▼

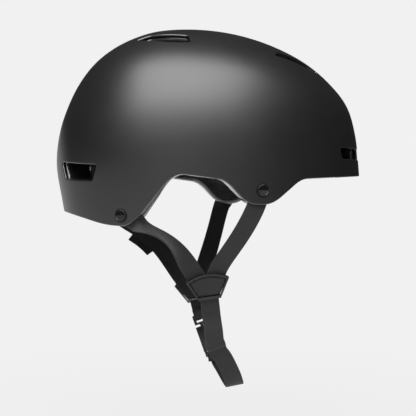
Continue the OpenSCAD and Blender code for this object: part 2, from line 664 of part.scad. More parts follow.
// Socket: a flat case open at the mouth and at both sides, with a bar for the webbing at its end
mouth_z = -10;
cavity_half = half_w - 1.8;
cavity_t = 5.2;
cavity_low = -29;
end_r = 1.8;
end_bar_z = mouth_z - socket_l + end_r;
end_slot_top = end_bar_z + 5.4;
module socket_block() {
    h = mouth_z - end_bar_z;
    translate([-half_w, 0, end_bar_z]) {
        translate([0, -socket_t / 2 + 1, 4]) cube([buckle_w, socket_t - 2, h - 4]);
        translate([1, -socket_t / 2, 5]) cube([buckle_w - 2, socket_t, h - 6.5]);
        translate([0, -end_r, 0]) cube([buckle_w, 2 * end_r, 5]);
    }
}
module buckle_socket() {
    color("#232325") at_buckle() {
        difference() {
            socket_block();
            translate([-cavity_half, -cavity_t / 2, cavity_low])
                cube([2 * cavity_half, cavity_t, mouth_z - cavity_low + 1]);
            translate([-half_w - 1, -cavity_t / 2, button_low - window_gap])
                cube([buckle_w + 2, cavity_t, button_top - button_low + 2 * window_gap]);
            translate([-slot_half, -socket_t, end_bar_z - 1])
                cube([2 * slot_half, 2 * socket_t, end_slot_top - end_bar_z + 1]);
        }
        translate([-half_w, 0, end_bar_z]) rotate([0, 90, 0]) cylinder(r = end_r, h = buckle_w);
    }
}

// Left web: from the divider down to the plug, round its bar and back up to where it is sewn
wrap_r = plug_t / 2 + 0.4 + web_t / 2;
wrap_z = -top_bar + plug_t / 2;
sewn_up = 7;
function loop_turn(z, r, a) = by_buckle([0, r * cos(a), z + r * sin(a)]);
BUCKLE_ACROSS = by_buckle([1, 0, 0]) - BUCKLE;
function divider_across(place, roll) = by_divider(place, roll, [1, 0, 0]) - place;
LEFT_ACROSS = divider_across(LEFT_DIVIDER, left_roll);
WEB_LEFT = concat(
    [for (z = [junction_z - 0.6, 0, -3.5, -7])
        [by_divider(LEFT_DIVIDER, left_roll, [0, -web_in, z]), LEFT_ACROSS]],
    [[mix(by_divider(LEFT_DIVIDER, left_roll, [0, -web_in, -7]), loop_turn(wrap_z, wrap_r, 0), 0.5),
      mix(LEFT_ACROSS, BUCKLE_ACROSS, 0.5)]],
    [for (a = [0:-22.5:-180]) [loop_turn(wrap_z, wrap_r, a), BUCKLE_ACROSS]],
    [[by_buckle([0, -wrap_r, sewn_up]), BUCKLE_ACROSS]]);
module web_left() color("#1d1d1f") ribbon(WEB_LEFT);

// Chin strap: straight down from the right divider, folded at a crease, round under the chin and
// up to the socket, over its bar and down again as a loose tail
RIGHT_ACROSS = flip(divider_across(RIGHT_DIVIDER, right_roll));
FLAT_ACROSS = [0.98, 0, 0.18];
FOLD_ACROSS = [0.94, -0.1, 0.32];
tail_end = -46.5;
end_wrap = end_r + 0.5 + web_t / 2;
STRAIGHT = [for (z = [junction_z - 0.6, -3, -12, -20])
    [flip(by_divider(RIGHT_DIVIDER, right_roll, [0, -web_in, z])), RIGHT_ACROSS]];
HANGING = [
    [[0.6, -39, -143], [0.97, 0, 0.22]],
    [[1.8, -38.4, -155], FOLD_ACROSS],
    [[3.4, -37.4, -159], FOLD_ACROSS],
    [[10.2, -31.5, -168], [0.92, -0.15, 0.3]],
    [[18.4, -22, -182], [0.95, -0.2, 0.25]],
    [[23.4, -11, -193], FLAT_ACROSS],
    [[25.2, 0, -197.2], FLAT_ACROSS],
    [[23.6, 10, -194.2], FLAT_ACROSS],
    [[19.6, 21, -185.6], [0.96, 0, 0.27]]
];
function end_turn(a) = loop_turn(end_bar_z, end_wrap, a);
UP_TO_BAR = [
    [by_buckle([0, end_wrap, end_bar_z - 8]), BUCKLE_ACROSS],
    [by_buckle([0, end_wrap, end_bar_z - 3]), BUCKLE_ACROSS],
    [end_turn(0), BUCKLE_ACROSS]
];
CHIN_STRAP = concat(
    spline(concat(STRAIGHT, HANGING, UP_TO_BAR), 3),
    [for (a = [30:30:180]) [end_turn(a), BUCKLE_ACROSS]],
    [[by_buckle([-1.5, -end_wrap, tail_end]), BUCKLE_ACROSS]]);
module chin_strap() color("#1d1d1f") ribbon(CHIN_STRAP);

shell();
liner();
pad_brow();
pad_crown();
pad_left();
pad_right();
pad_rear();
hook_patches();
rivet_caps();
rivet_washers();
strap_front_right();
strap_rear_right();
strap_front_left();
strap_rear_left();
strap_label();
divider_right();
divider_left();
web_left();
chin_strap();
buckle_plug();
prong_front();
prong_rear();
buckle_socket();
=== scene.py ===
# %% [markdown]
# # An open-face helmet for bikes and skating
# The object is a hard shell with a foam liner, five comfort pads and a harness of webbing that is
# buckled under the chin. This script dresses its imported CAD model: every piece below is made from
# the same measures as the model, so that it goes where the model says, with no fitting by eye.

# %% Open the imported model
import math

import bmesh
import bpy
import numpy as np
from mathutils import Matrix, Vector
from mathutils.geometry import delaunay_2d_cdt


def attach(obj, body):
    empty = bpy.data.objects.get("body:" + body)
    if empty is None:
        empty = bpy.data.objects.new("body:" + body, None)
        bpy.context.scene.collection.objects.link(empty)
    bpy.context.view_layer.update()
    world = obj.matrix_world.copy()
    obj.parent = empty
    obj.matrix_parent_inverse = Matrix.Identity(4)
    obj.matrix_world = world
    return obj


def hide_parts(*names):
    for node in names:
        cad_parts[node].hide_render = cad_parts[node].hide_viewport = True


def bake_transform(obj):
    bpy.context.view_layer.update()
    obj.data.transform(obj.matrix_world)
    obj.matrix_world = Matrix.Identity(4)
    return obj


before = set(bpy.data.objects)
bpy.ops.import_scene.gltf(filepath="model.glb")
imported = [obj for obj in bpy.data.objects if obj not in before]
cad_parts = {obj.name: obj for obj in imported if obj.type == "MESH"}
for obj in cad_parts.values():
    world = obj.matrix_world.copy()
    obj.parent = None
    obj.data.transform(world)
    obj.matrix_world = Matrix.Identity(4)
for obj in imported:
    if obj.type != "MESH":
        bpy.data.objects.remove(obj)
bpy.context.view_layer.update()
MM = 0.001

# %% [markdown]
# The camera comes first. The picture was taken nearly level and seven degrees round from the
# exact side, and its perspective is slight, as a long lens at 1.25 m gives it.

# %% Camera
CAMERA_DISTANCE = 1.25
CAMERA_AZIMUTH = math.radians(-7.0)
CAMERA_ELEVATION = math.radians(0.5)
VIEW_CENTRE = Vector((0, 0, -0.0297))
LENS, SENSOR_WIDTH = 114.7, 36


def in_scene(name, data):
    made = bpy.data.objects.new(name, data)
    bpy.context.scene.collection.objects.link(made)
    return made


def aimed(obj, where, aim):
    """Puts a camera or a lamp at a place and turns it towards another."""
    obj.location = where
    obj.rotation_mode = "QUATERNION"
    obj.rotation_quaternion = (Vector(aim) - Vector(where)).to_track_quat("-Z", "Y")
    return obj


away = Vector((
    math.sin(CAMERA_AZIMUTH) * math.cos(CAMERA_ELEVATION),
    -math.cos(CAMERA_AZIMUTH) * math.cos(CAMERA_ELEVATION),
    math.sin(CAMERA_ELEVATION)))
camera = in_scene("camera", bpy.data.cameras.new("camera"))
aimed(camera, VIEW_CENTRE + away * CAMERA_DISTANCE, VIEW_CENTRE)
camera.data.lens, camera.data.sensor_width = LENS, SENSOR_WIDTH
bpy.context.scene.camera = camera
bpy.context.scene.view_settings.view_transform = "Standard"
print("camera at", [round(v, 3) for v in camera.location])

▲

- Aim -
Beginning with the line that contains "strap_rear_left();" and ending with the line that contains "if empty is", repeat exactly those lines and no others.

- Complete output -
strap_rear_left();
strap_label();
divider_right();
divider_left();
web_left();
chin_strap();
buckle_plug();
prong_front();
prong_rear();
buckle_socket();
=== scene.py ===
# %% [markdown]
# # An open-face helmet for bikes and skating
# The object is a hard shell with a foam liner, five comfort pads and a harness of webbing that is
# buckled under the chin. This script dresses its imported CAD model: every piece below is made from
# the same measures as the model, so that it goes where the model says, with no fitting by eye.

# %% Open the imported model
import math

import bmesh
import bpy
import numpy as np
from mathutils import Matrix, Vector
from mathutils.geometry import delaunay_2d_cdt


def attach(obj, body):
    empty = bpy.data.objects.get("body:" + body)
    if empty is None:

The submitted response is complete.